What makes an AI tool trustworthy?
A trustworthy AI tool has accurate outputs, clear limits, privacy controls, transparent terms, reliable support, and monitored performance. Trust also depends on the risk level of the use case.
How important is privacy when evaluating an AI tool?
Privacy is a gating requirement when prompts, files, customer data, employee records, or business information are involved. Do not approve a tool until data use, retention, deletion, and training settings are clear.
Should AI tools be monitored after approval?
Yes, AI tools should be monitored after approval because model behavior, vendor policies, pricing, and integrations can change.

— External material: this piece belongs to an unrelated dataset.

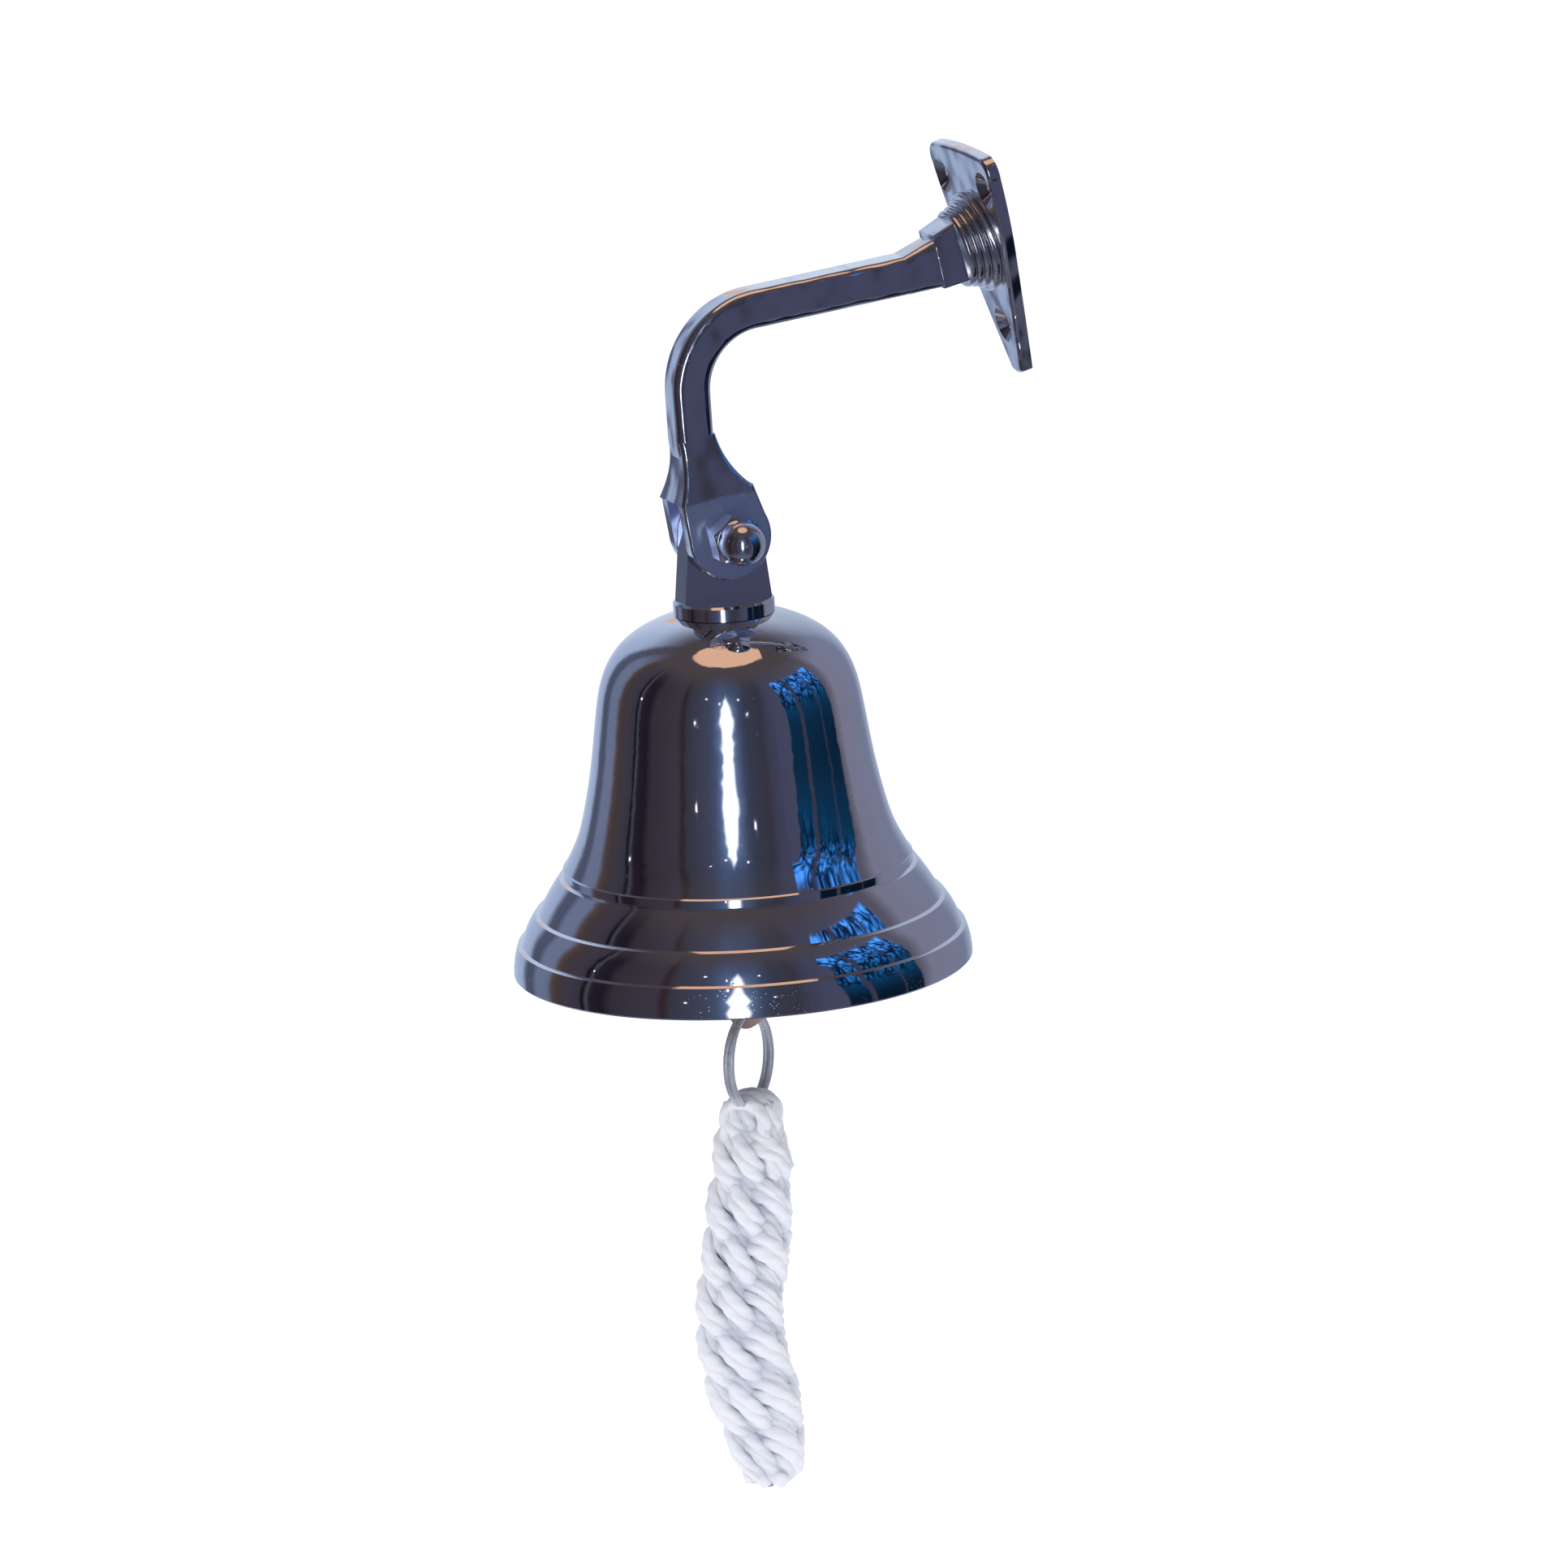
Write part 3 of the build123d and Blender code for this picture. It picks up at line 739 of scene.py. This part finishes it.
@dataclass
class RopePull:
    """The rope pull: bundles of four soft cords crowned in two layers, and their top loops.

    Each row of sections is a depth, a radius and a sideways bow in millimetres. The cord fields
    are the cord's radius, the bundles in a layer, the cords in a bundle and the space between
    them. The rise is one turn's length, and the bulge, shoulder, sunk, swing and sway shape a lobe.
    """

    sections: tuple = (
        (0.0, 4.4, 0.6),
        (4.0, 7.0, 0.3),
        (15.8, 9.3, -0.1),
        (27.3, 10.9, 0.7),
        (38.7, 10.9, 2.7),
        (50.2, 11.0, 4.1),
        (57.7, 11.2, 4.4),
        (64.6, 11.4, 3.0),
        (76.0, 10.7, 1.0),
        (84.0, 9.3, 0.2),
        (89.0, 7.4, -0.3),
        (91.6, 4.6, -0.6),
    )
    bow_turn: float = math.radians(-109.4)
    cord: float = 1.6 * MM
    bundles: int = 3
    cords: int = 4
    spacing: float = 2.75 * MM
    rise: float = 33.4 * MM
    bulge: float = 3.7 * MM
    shoulder: float = 0.95 * MM
    sunk: float = 1.3 * MM
    swing: float = 0.7
    sway: float = 0.65
    plies: float = 3.0
    ply_pitch: float = 3.6 * MM
    around: int = 20
    step: float = 0.3 * MM
    facing: float = math.radians(-36.0)
    uneven: float = 0.55 * MM
    swell: tuple[float, float] = (-0.9 * MM, 0.5 * MM)
    least: float = 1.0 * MM
    loops: int = 4
    loop_gap: float = 2.5 * MM
    loop_half: float = 4.3 * MM
    loop_height: float = 3.9 * MM
    loop_drop: float = 5.6 * MM
    lump_gap: float = 2.4 * MM
    core_depth: float = 5.2 * MM
    seed: int = 11
    top: float = field(init=False)
    length: float = field(init=False)
    axis: Vector = field(init=False)
    dice: np.random.Generator = field(init=False)
    lift_table: np.ndarray = field(init=False)
    swell_table: np.ndarray = field(init=False)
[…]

Schedule recurring reviews and collect user feedback.
How do you compare AI tool pricing?
Compare total cost, including seats, usage limits, credits, add-ons, implementation, training, admin time, and switching costs. For paid workplace tools, compare value against the specific workflow being improved.
What are AI failure cases?
AI failure cases are outputs or behaviors that create unacceptable risk, rework, misinformation, bias, data exposure, or workflow damage. Examples include hallucinated citations, leaked data, and wrong customer-facing answers.
Can AI demos prove software quality?
AI demos can show usability and first impressions, but they cannot prove software quality. Structured testing on real tasks is needed before approval.